Le TGI de Nanterre a condamné ce jeudi 22 mai le laboratoire UCB Pharma à verser plus de 100 000 euros de dommages et intérêts à Stéphanie Chevallier, une victime du Distilbène, « en réparation de ses préjudices ». Ce médicament dangereux a été utilisé jusqu'en 1977 en France pour prévenir le risque de fausses couches chez des femmes avec une grossesse difficile.
Pas d'ordonnances, ni de malformations typiques
Cette décision de justice est historique parce que c'est la première fois qu'une victime est reconnue « même si la malformation dont elle souffre n’est pas considérée comme typique de l’exposition au Distilbène». Et « même si elle n’a plus en sa possession les ordonnances de l’époque ».
Pour ces raisons, cette « fille Distilbène », née en 1974, a du se battre pendant dix ans pour qu’un lien soit établi entre la malformation utérine dont elle souffre et le fait que sa mère ait pris ce médicament. Dans Le Parisien, son avocate, Me Martine Verdier a confié qu'espérait désormais « qu’une jurisprudence se crée autour de la notion de "seule cause possible" ». Car selon elle, « Stéphanie a eu la chance inouïe que les experts ne trouvent pas d’autre explication à sa malformation que le Distilbène. Il faut que ce soit aux laboratoires de prouver qu’il n’y a pas d’autres causes possibles. »
UCB Pharma dispose à présent d'un mois, à compter de la signification de la décision, pour faire appel.
Une étude sur le risque de cancer du sein chez les filles Distilbène
Pour rappel, depuis des années, des victimes mènent un combat pour obtenir réparation de leur préjudice. En effet, pour une partie des 160 000 femmes qui ont utilisé cette hormone de synthèse, la molécule a eu des effets néfastes sur les enfants : « malformations génitales, problèmes de fertilité, grossesses à risque, fausses couches fréquentes, et aussi, cancers du sein, du vagin et de l’utérus. »
A ce titre, une étude financée par l’Agence de sécurité du médicament (ANSM) et portée par le Réseau DES-France et la Mutualité Française compare actuellement le risque de cancer du sein des trois générations Distilbène (les mères qui ont pris le médicament, leurs filles et leurs petites-filles) à un groupe de femmes témoins, jamais exposées à ce perturbateur endocrinien.
Etant la première étude sur le sujet menée en France, elle a facilement atteint le nombre de 4000 participantes issues de familles exposées à ce médicament.

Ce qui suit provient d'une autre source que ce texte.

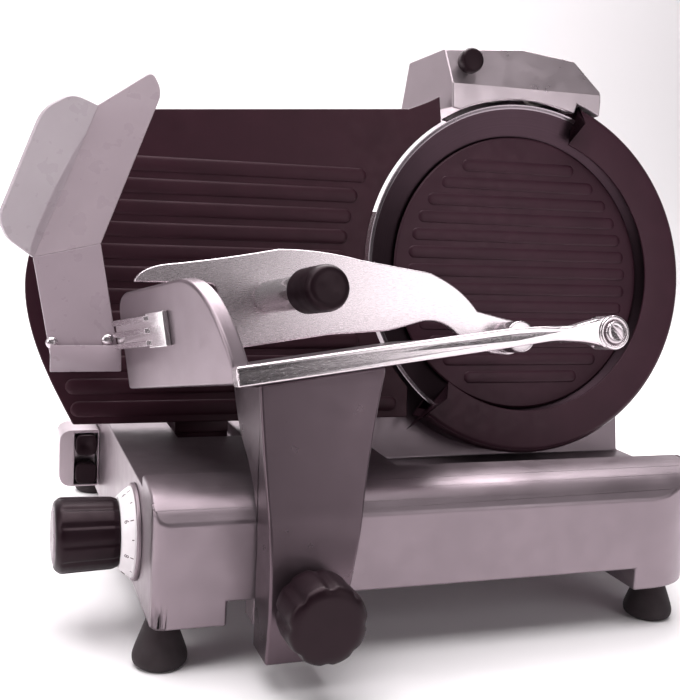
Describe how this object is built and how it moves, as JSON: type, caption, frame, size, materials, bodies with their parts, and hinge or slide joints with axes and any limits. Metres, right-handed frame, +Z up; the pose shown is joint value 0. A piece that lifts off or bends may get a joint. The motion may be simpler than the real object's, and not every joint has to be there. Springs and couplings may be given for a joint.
{
  "type": "deli meat slicer",
  "caption": "Electric gravity-feed slicer: leaning round blade, gauge plate set by a dial, and a sliding carriage with tray, press and hand guard.",
  "frame": {"origin": "on the bench under the middle of the bounding box", "axes": "+X is the carriage travel to the right, +Y points away from the operator, +Z is up"},
  "size_m": [0.6236, 0.543, 0.4461],
  "materials": {
    "cast_aluminium": "satin bead-blasted casting",
    "polished_aluminium": "polished and anodised",
    "dark_coating": "dark non-stick coating, semi-gloss",
    "blade_steel": "ground and polished hard chromed steel",
    "steel": "satin stainless steel",
    "black_plastic": "fine moulded texture",
    "black_rubber": "matt",
    "clear_guard": "translucent acrylic sheet with polished edges",
    "white_plastic": "satin moulded",
    "bronze": "turned bearing bronze",
    "stone": "abrasive stone, gritty"
  },
  "bodies": {
    "base": {"base_casting": "cast_aluminium", "bottom_cover": "steel", "foot_front_left": "black_rubber", "foot_front_right": "black_rubber", "foot_rear_left": "black_rubber", "foot_rear_right": "black_rubber", "guide_rod": "steel", "rear_rail": "steel", "cord_gland": "black_plastic", "switch_bezel": "cast_aluminium", "control_box": "black_plastic", "gauge_guide_rod": "steel", "ring_guard": "dark_coating", "blade_housing": "cast_aluminium", "front_bearing": "steel", "rear_bearing": "steel", "rear_cover": "cast_aluminium", "drive_belt": "black_rubber", "motor_body": "cast_aluminium"},
    "start_button": {"start_button": "black_plastic"},
    "stop_button": {"stop_button": "black_plastic"},
    "dial": {"dial_knob": "black_plastic", "graduated_ring": "white_plastic", "dial_shaft": "steel", "scroll_cam": "bronze"},
    "gauge": {"gauge_plate": "dark_coating", "gauge_bracket": "cast_aluminium"},
    "blade": {"blade": "blade_steel", "blade_spindle": "steel", "blade_pulley": "cast_aluminium"},
    "motor_rotor": {"motor_pulley": "steel"},
    "blade_cover": {"blade_cover": "dark_coating", "cover_tie_rod": "steel"},
    "cover_knob": {"cover_knob": "black_plastic"},
    "deflector": {"slice_deflector": "polished_aluminium"},
    "sharpener": {"sharpener_body": "polished_aluminium"},
    "grinding_stone": {"grinding_stone": "stone"},
    "deburring_stone": {"deburring_stone": "stone"},
    "sharpener_button": {"sharpener_button": "black_plastic"},
    "carriage": {"carriage_truck": "cast_aluminium", "bush_left": "bronze", "bush_right": "bronze"},
    "rail_roller": {"rail_roller": "white_plastic"},
    "arm": {"carriage_arm": "cast_aluminium", "arm_pivot_pin": "steel", "tray": "polished_aluminium", "tray_wall": "cast_aluminium", "press_rod": "steel", "rod_screw": "steel", "guard_bracket": "steel", "guard_bar": "steel", "hand_guard": "clear_guard"},
    "lock_knob": {"lock_knob": "black_plastic"},
    "press_carrier": {"press_sleeve": "steel"},
    "press": {"press_plate": "polished_aluminium", "tooth_plate": "steel", "handle_spacer": "steel", "press_knob": "black_plastic"}
  },
  "joints": [
    {"name": "start_button_press", "type": "slide", "parent": "base", "child": "start_button", "axis": [0, 1, 0], "range_m": [0, 0.003], "stiffness_N_per_m": 400, "springref_m": -0.002},
    {"name": "stop_button_press", "type": "slide", "parent": "base", "child": "stop_button", "axis": [0, 1, 0], "range_m": [0, 0.003], "stiffness_N_per_m": 400, "springref_m": -0.002},
    {"name": "dial_turn", "type": "hinge", "parent": "base", "child": "dial", "pos_m": [-0.22318, -0.1135, 0.071], "axis": [1, 0, 0], "range_deg": [0, 345]},
    {"name": "gauge_slide", "type": "slide", "parent": "base", "child": "gauge", "axis": [0, 0.9857, -0.1685], "range_m": [0, 0.014]},
    {"name": "blade_spin", "type": "hinge", "parent": "base", "child": "blade", "pos_m": [0.14682, 0.0405, 0.2437], "axis": [0, -0.9857, 0.1685], "continuous": true},
    {"name": "motor_spin", "type": "hinge", "parent": "base", "child": "motor_rotor", "pos_m": [0.14682, 0.08793, 0.10574], "axis": [0, -0.9857, 0.1685], "continuous": true},
    {"name": "cover_pull", "type": "slide", "parent": "base", "child": "blade_cover", "axis": [0, -0.9857, 0.1685], "range_m": [0, 0.015]},
    {"name": "cover_knob_turn", "type": "hinge", "parent": "base", "child": "cover_knob", "pos_m": [0.14682, 0.15878, 0.22348], "axis": [0, -0.9857, 0.1685], "range_deg": [0, 1440]},
    {"name": "deflector_swing", "type": "hinge", "parent": "base", "child": "deflector", "pos_m": [0.06982, 0.11098, 0.23165], "axis": [0, -0.1685, -0.9857], "range_deg": [0, 45]},
    {"name": "sharpener_lift", "type": "slide", "parent": "base", "child": "sharpener", "axis": [0, 0.1685, 0.9857], "range_m": [0, 0.03]},
    {"name": "grinding_stone_spin", "type": "hinge", "parent": "sharpener", "child": "grinding_stone", "pos_m": [0.12482, 0.08657, 0.41235], "axis": [0, -0.9857, 0.1685], "continuous": true},
    {"name": "deburring_stone_spin", "type": "hinge", "parent": "sharpener", "child": "deburring_stone", "pos_m": [0.16882, 0.08657, 0.41235], "axis": [0, -0.9857, 0.1685], "continuous": true},
    {"name": "sharpener_button_press", "type": "slide", "parent": "sharpener", "child": "sharpener_button", "axis": [0, 0.9857, -0.1685], "range_m": [0, 0.004], "stiffness_N_per_m": 400, "springref_m": -0.002},
    {"name": "carriage_slide", "type": "slide", "parent": "base", "child": "carriage", "axis": [1, 0, 0], "range_m": [0, 0.225]},
    {"name": "roller_spin", "type": "hinge", "parent": "carriage", "child": "rail_roller", "pos_m": [-0.13518, -0.0531, 0.06], "axis": [0, 0, 1], "range_deg": [-1620, 0]},
    {"name": "arm_tilt", "type": "hinge", "parent": "carriage", "child": "arm", "pos_m": [-0.13418, -0.2065, 0.03], "axis": [1, 0, 0], "range_deg": [0, 25]},
    {"name": "lock_knob_turn", "type": "hinge", "parent": "arm", "child": "lock_knob", "pos_m": [-0.13418, -0.2515, 0.06], "axis": [0, 1, 0], "range_deg": [0, 720]},
    {"name": "press_slide", "type": "slide", "parent": "arm", "child": "press_carrier", "axis": [0, -0.9857, 0.1685], "range_m": [0, 0.11]},
    {"name": "press_lift", "type": "hinge", "parent": "press_carrier", "child": "press", "pos_m": [0.09629, -0.02902, 0.19311], "axis": [0, 0.9857, -0.1685], "range_deg": [0, 100]}
  ],
  "couplings": [
    {"joint": "dial_turn", "follows": "gauge_slide", "rad_per_m": 430.1},
    {"joint": "motor_spin", "follows": "blade_spin", "ratio": 2.62},
    {"joint": "roller_spin", "follows": "carriage_slide", "rad_per_m": -125}
  ]
}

Les chercheurs de l’Université Paris-Descartes, chargés de l’étude, espéraient pouvoir publier leurs résultats fin 2013. Mais faute de témoins en nombre suffisant, des familles où les femmes n'ont jamais été exposées au Distilbène, il faudra encore attendre un peu. Chiffrer le risque de cancer du sein des filles Distilbène devrait alors permettre de mieux adapter la prévention et le dépistage dans ces familles à risque.